Re: may_use_simd on aarch64, chacha20

From: Dave Martin <Dave.Martin@arm.com>
To: Ard Biesheuvel <ard.biesheuvel@linaro.org>
Cc: "Jason A. Donenfeld" <Jason@zx2c4.com>,
	Steffen Klassert <steffen.klassert@secunet.com>,
	Linux Crypto Mailing List <linux-crypto@vger.kernel.org>,
	linux-arm-kernel@lists.infradead.org
Subject: Re: may_use_simd on aarch64, chacha20
Date: Fri, 26 May 2017 14:28:09 +0100	[thread overview]
Message-ID: <20170526132808.GP3559@e103592.cambridge.arm.com> (raw)
In-Reply-To: <4150EFDC-CD3A-4C5C-9EF7-689F63C142C2@linaro.org>

On Sun, May 21, 2017 at 10:55:20PM +0200, Ard Biesheuvel wrote:
> (+ Dave)

Apologies for the slow reply -- hopefully this is still useful.

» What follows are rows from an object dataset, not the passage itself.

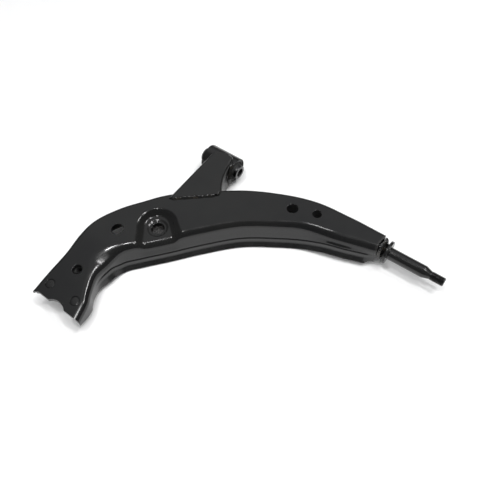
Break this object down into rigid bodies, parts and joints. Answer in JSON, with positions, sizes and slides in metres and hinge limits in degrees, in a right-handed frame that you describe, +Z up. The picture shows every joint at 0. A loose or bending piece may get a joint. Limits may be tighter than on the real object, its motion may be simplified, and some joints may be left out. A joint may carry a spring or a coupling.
{
  "type": "control arm",
  "caption": "Curved left front lower control arm of a car: two pressed shells, a bracket with a rubber pivot bush, a threaded rear stud and a flared foot for the ball joint.",
  "frame": {"origin": "middle of the footprint, on the ground that the arm lies on", "axes": "+X forward along the pivot axis through the front bush and the rear stud, the stud pointing to -X; +Y outboard, towards the ball joint; +Z up"},
  "size_m": [0.488, 0.3759, 0.0521],
  "materials": {
    "black_paint": "gloss black electrocoat",
    "painted_weld": "black paint over weld beads",
    "bare_steel": "dark satin steel",
    "bush_rubber": "matt"
  },
  "bodies": {
    "arm": {"upper_shell": "black_paint", "lower_shell": "black_paint", "foot_reinforcement": "black_paint", "ball_joint_weld_nut": "bare_steel", "ball_joint_stud_outer": "black_paint", "ball_joint_stud_inner": "black_paint", "bush_housing": "black_paint", "bush_outer_sleeve": "bare_steel", "bush_rubber": "bush_rubber", "bush_bracket": "black_paint", "bracket_closing_plate": "black_paint", "rear_stud": "black_paint", "stud_stop_washer": "black_paint", "stop_washer_weld": "painted_weld", "stud_root_weld": "painted_weld", "near_seam_weld": "painted_weld", "back_seam_weld": "painted_weld", "bracket_lap_weld": "painted_weld", "bracket_front_weld": "painted_weld", "bracket_rear_weld": "painted_weld", "housing_front_weld": "painted_weld", "housing_rear_weld": "painted_weld", "housing_crown_weld": "painted_weld", "closing_plate_weld": "painted_weld"},
    "bush_core": {"bush_inner_sleeve": "bare_steel"}
  },
  "joints": [
    {"name": "front_bush_twist", "type": "hinge", "parent": "arm", "child": "bush_core", "pos_m": [0.153, -0.1655, 0.0255], "axis": [1, 0, 0], "range_deg": [-25, 25], "stiffness_Nm_per_rad": 60}
  ]
}
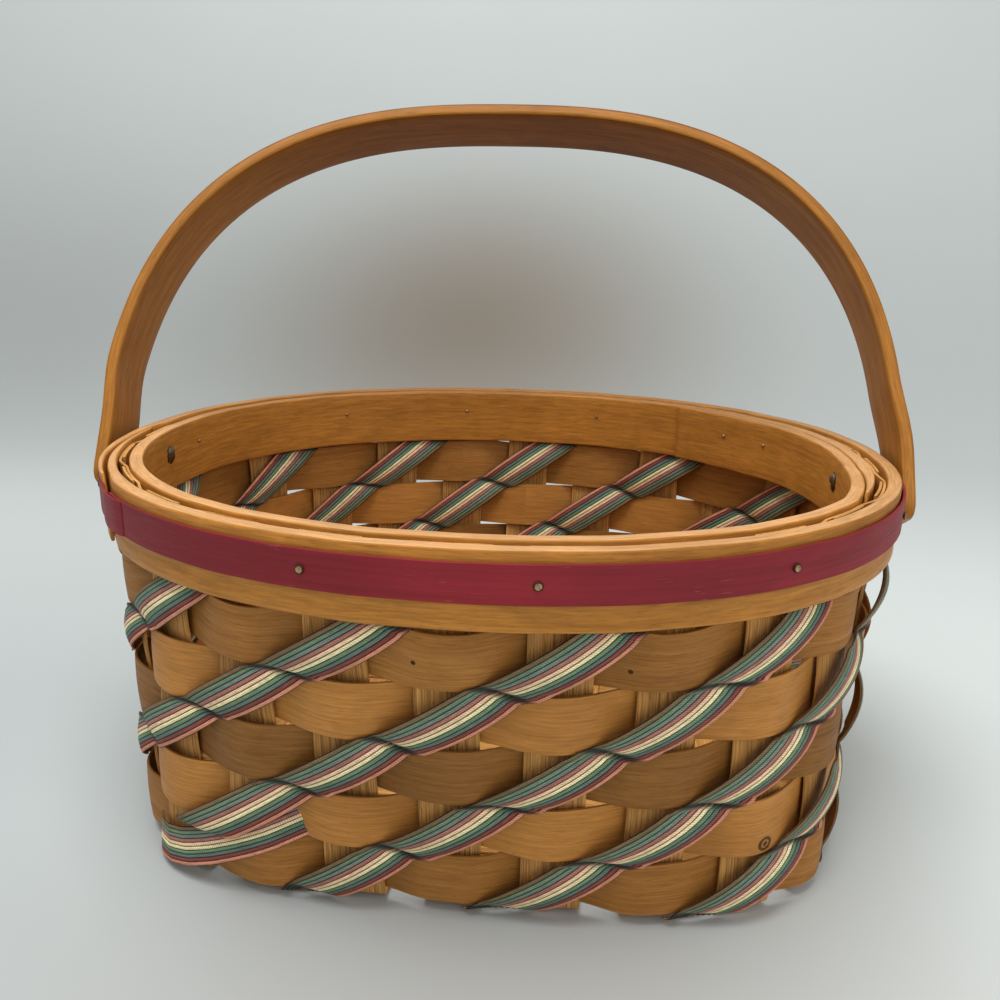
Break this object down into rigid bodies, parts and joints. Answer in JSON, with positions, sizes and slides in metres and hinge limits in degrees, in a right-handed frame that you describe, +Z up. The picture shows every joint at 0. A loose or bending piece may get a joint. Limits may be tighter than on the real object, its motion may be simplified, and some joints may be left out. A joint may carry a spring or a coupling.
{
  "type": "woven splint basket",
  "caption": "Oval wood-splint basket with a rounded rectangular base, diagonal striped ribbons, lapped rim hoops, a painted trim strip and a swinging bow handle",
  "frame": {"origin": "on the table surface, under the middle of the basket", "axes": "+X along the length of the rim towards the right in the picture, +Y from the viewer's side to the back, +Z up"},
  "size_m": [0.3278, 0.2524, 0.2761],
  "materials": {
    "splint": "satin, ribbed grain",
    "weaver": "satin",
    "hoop": "satin varnish",
    "trim": "satin stain",
    "handle": "satin varnish",
    "pin": "dull",
    "nail": "dull",
    "ribbon": "matt striped cord"
  },
  "bodies": {
    "basket": {"splint_cross_1": "splint", "splint_cross_2": "splint", "splint_cross_3": "splint", "splint_cross_4": "splint", "splint_cross_5": "splint", "splint_cross_6": "splint", "splint_cross_7": "splint", "splint_long_1": "splint", "splint_long_2": "splint", "splint_long_3": "splint", "splint_long_4": "splint", "splint_long_5": "splint", "weaver_row_1": "weaver", "weaver_row_2": "weaver", "weaver_row_3": "weaver", "weaver_row_4": "weaver", "weaver_row_5": "weaver", "weaver_rim": "weaver", "hoop_outer": "hoop", "hoop_inner": "hoop", "trim_strip": "trim", "handle_pin_right": "pin", "handle_pin_left": "pin", "rim_nail_1": "nail", "rim_nail_2": "nail", "rim_nail_3": "nail", "rim_nail_4": "nail", "rim_nail_5": "nail", "rim_nail_6": "nail", "rim_nail_7": "nail", "rim_nail_8": "nail", "rim_nail_9": "nail", "rim_nail_10": "nail", "rim_nail_11": "nail", "ribbon_outer_1": "ribbon", "ribbon_outer_2": "ribbon", "ribbon_outer_3": "ribbon", "ribbon_outer_4": "ribbon", "ribbon_outer_5": "ribbon", "ribbon_outer_6": "ribbon", "ribbon_outer_7": "ribbon", "ribbon_outer_8": "ribbon", "ribbon_outer_9": "ribbon", "ribbon_outer_10": "ribbon", "ribbon_outer_11": "ribbon", "ribbon_outer_12": "ribbon", "ribbon_inner_1": "ribbon", "ribbon_inner_2": "ribbon", "ribbon_inner_3": "ribbon", "ribbon_inner_4": "ribbon", "ribbon_inner_5": "ribbon", "ribbon_inner_6": "ribbon", "ribbon_inner_7": "ribbon", "ribbon_inner_8": "ribbon", "ribbon_inner_9": "ribbon", "ribbon_inner_10": "ribbon", "ribbon_inner_11": "ribbon", "ribbon_inner_12": "ribbon"},
    "handle": {"swing_handle": "handle"}
  },
  "joints": [
    {"name": "handle_swing", "type": "hinge", "parent": "basket", "child": "handle", "pos_m": [0, 0, 0.133], "axis": [1, 0, 0], "range_deg": [-81, 139]}
  ]
}
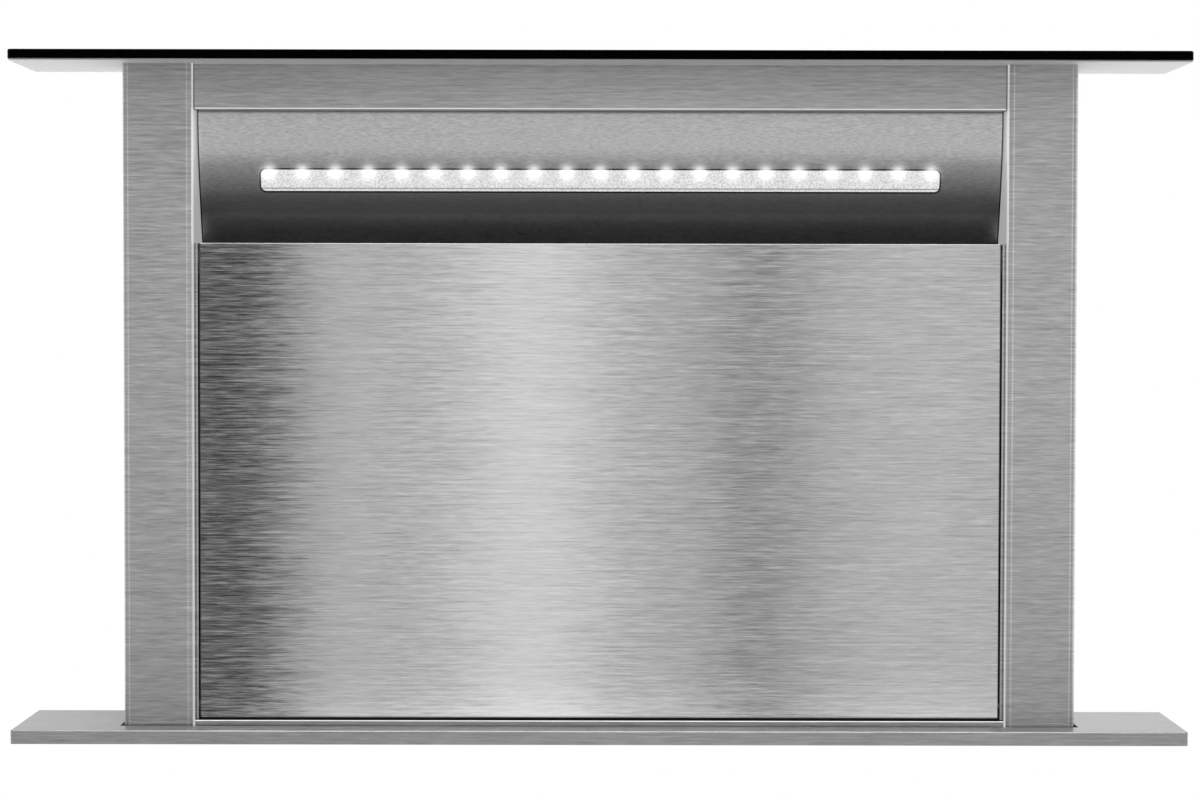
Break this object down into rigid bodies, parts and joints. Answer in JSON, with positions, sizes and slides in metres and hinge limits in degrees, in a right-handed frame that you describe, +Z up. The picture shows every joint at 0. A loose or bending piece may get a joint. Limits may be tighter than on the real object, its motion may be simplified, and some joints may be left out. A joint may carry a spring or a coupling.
{
  "type": "downdraft vent",
  "caption": "Rising downdraft vent: a glass-capped tower with lit intake lifts from a worktop flange on lead screws; blower, damper and duct collar hang below.",
  "frame": {"origin": "centre of the worktop flange, in the plane of the worktop's surface that the flange rests on", "axes": "+Z up, -Y towards the cook, +X to the cook's right"},
  "size_m": [0.762, 0.2242, 1.14],
  "materials": {
    "stainless": "brushed satin",
    "stainless_panel": "brushed satin",
    "trim_steel": "brushed satin",
    "black_glass": "black gloss",
    "pale_plate": "satin",
    "lens": "frosted",
    "light": "bright",
    "galvanized": "galvanized",
    "machine_steel": "turned",
    "bronze": "turned",
    "black_plastic": "moulded",
    "grey_plastic": "moulded",
    "white_plastic": "moulded",
    "rubber": "matt",
    "foam": "matt",
    "aluminium": "satin",
    "aluminium_mesh": "expanded mesh",
    "board": "circuit board",
    "magnet": "nickel",
    "motor_black": "satin"
  },
  "bodies": {
    "housing": {"trim_flange": "trim_steel", "slot_seal": "rubber", "trim_gasket": "foam", "housing_front": "galvanized", "housing_back": "galvanized", "housing_sides": "galvanized", "housing_floor": "galvanized", "guide_rails": "aluminium", "screw_bearings": "aluminium", "position_sensors": "black_plastic", "drive_belt": "rubber", "drive_cover": "galvanized", "lift_motor": "motor_black", "scroll_back": "galvanized", "scroll_wrap": "galvanized", "scroll_front": "galvanized", "inlet_ring": "black_plastic", "blower_motor": "motor_black", "duct_collar": "galvanized", "damper_pin": "machine_steel", "control_box": "galvanized", "control_cover": "galvanized", "control_board": "board", "cable_gland": "black_plastic", "mounting_brackets": "galvanized"},
    "tower": {"glass_top": "black_glass", "cap_plate": "pale_plate", "cap_blocks": "black_plastic", "top_rail": "stainless", "bottom_rail": "stainless", "tower_back": "stainless", "air_baffle": "stainless", "light_lens": "lens", "light_channel": "aluminium", "light_board": "light", "filter_sill": "stainless", "filter_frames": "aluminium", "filter_meshes": "aluminium_mesh", "hinge_pins": "machine_steel", "catch_plates": "galvanized", "nut_brackets": "galvanized", "lead_nuts": "bronze", "guide_shoes": "white_plastic", "sensor_magnet": "magnet", "column_left": "stainless", "column_right": "stainless"},
    "front_panel": {"panel_skin": "stainless_panel", "panel_liner": "galvanized", "panel_magnets": "magnet"},
    "screw_left": {"lead_screw_left": "machine_steel", "belt_pulley_left": "aluminium"},
    "screw_right": {"lead_screw_right": "machine_steel", "belt_pulley_right": "aluminium"},
    "wheel": {"blower_wheel": "grey_plastic", "wheel_shaft": "machine_steel"},
    "flap_left": {"damper_flap_left": "galvanized"},
    "flap_right": {"damper_flap_right": "galvanized"},
    "latch_left": {"filter_latch_left": "grey_plastic"},
    "latch_right": {"filter_latch_right": "grey_plastic"}
  },
  "joints": [
    {"name": "tower_lift", "type": "slide", "parent": "housing", "child": "tower", "axis": [0, 0, 1], "range_m": [-0.43, 0]},
    {"name": "panel_hinge", "type": "hinge", "parent": "tower", "child": "front_panel", "pos_m": [0, -0.017, 0.022], "axis": [1, 0, 0], "range_deg": [0, 80]},
    {"name": "screw_left_spin", "type": "hinge", "parent": "housing", "child": "screw_left", "pos_m": [-0.288, 0.003, -0.3], "axis": [0, 0, 1], "range_deg": [-10, 15500]},
    {"name": "screw_right_spin", "type": "hinge", "parent": "housing", "child": "screw_right", "pos_m": [0.288, 0.003, -0.3], "axis": [0, 0, 1], "range_deg": [-10, 15500]},
    {"name": "wheel_spin", "type": "hinge", "parent": "housing", "child": "wheel", "pos_m": [0, -0.07, -0.395], "axis": [0, 1, 0], "continuous": true},
    {"name": "flap_left_swing", "type": "hinge", "parent": "housing", "child": "flap_left", "pos_m": [0.0893, -0.105, -0.614], "axis": [0, -1, 0], "range_deg": [0, 80], "stiffness_Nm_per_rad": 0.02, "springref_deg": -20.05},
    {"name": "flap_right_swing", "type": "hinge", "parent": "housing", "child": "flap_right", "pos_m": [0.0893, -0.105, -0.614], "axis": [0, 1, 0], "range_deg": [0, 80], "stiffness_Nm_per_rad": 0.02, "springref_deg": -20.05},
    {"name": "latch_left_slide", "type": "slide", "parent": "tower", "child": "latch_left", "axis": [0, 0.0628, 0.998], "range_m": [-0.0045, 0], "stiffness_N_per_m": 400, "springref_m": 0.002},
    {"name": "latch_right_slide", "type": "slide", "parent": "tower", "child": "latch_right", "axis": [0, 0.0628, 0.998], "range_m": [-0.0045, 0], "stiffness_N_per_m": 400, "springref_m": 0.002}
  ],
  "couplings": [
    {"joint": "screw_left_spin", "follows": "tower_lift", "rad_per_m": -628.32},
    {"joint": "screw_right_spin", "follows": "tower_lift", "rad_per_m": -628.32}
  ]
}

> > On 21 May 2017, at 19:02, Jason A. Donenfeld <Jason@zx2c4.com> wrote:
> > 
> > Hi folks,
> > 
> > I noticed that the ARM implementation [1] of chacha20 makes a check to
> > may_use_simd(), but the ARM64 implementation [2] does not. Question 1:
> > is this a bug, in which case I'll submit a patch shortly, or is this
> > intentional? In case of the latter, could somebody explain the
> > reasoning?
> 
> This is intentional. arm64 supports kernel mode NEON in any context,
> whereas ARM only supports it in process context. This is due to the way
> lazy FP restore is implemented on ARM. However, we are about to change
> this on arm64 to only allow non-nested kernel mode NEON, similar to
> x86. This is necessary to support SVE.
> 
> > On a similar note, the only ARM64 glue code that uses
> > may_use_simd() is sha256; everything else does not. Shall I submit a
> > substantial patch series to fix this up everywhere?
> > 
> 
> Currently, may_use_simd() is only used as a hint on arm64 whether it
> makes sense to offload crypto to process context. In the sha256 code,
> whose arm64 neon implementation is only marginally faster than scalar
> on some micro-architectures, it is used to prefer the scalar code in
> interrupt context, because the NEON code preserves/restores the NEON
> state of the interrupted context eagerly, which is costly.
> 
> > Secondly, I noticed that may_use_simd() is essentially aliased to
> > !in_interrupt(), since it uses the asm-generic variety. Question 2:
> > Isn't this overkill? Couldn't we make an arm/arm64 variant of this
> > that only checks in_irq()?
> > 
> 
> No. ARM does not support kernel mode NEON in softirq context, and
> arm64 will soon have its own override that only allows non-nested use
> in softirq context.
> 
> > Lastly, APIs like pcrypts and padata execute with bottom halves
> > disabled, even though their actual execution environment is process
> > context, via a workqueue. Thus, here, in_interrupt() will always be
> > true, even though this is likely a place where we want to use simd.
> > Question 3: is there something better that could be done?
> 
> I guess we should switch to in_serving_softirq() instead.

For context, the arm64 kernel-mode NEON refactoring I've been working
on [1] defines may_use_simd() to indicate whether calling
kernel_neon_begin() is safe or not, rather then being a hint about
whether it is desirable to do so.

This changes the definition of may_use_simd() to something that is
probably appropriate for your scenario.  From process context without
any outer kernel_neon_begin()...kernel_neon_end(), it should return
true.

In general, callers in any context should do something like:

	if (may_use_simd()) {
		kernel_neon_begin();
		/* SIMD implementation */
		kernel_neon_end();
	} else {
		/* fallback implementation, or defer to another context */
	}

Even from task context where may_use_simd() should always return true
and thus where the fallback path can be omitted, it may be a good idea
to do something like

	if (!may_use_simd()) {
		WARN_ON(1);
		return -EBUSY;
	}

... or similar.

If the semantics or name don't feel right, I'm happy to change them.

Cheers
---Dave

[1] lists.infradead.org/pipermail/linux-arm-kernel/2017-May/508901.html
(arm64: neon: Remove support for nested or hardirq kernel-mode NEON)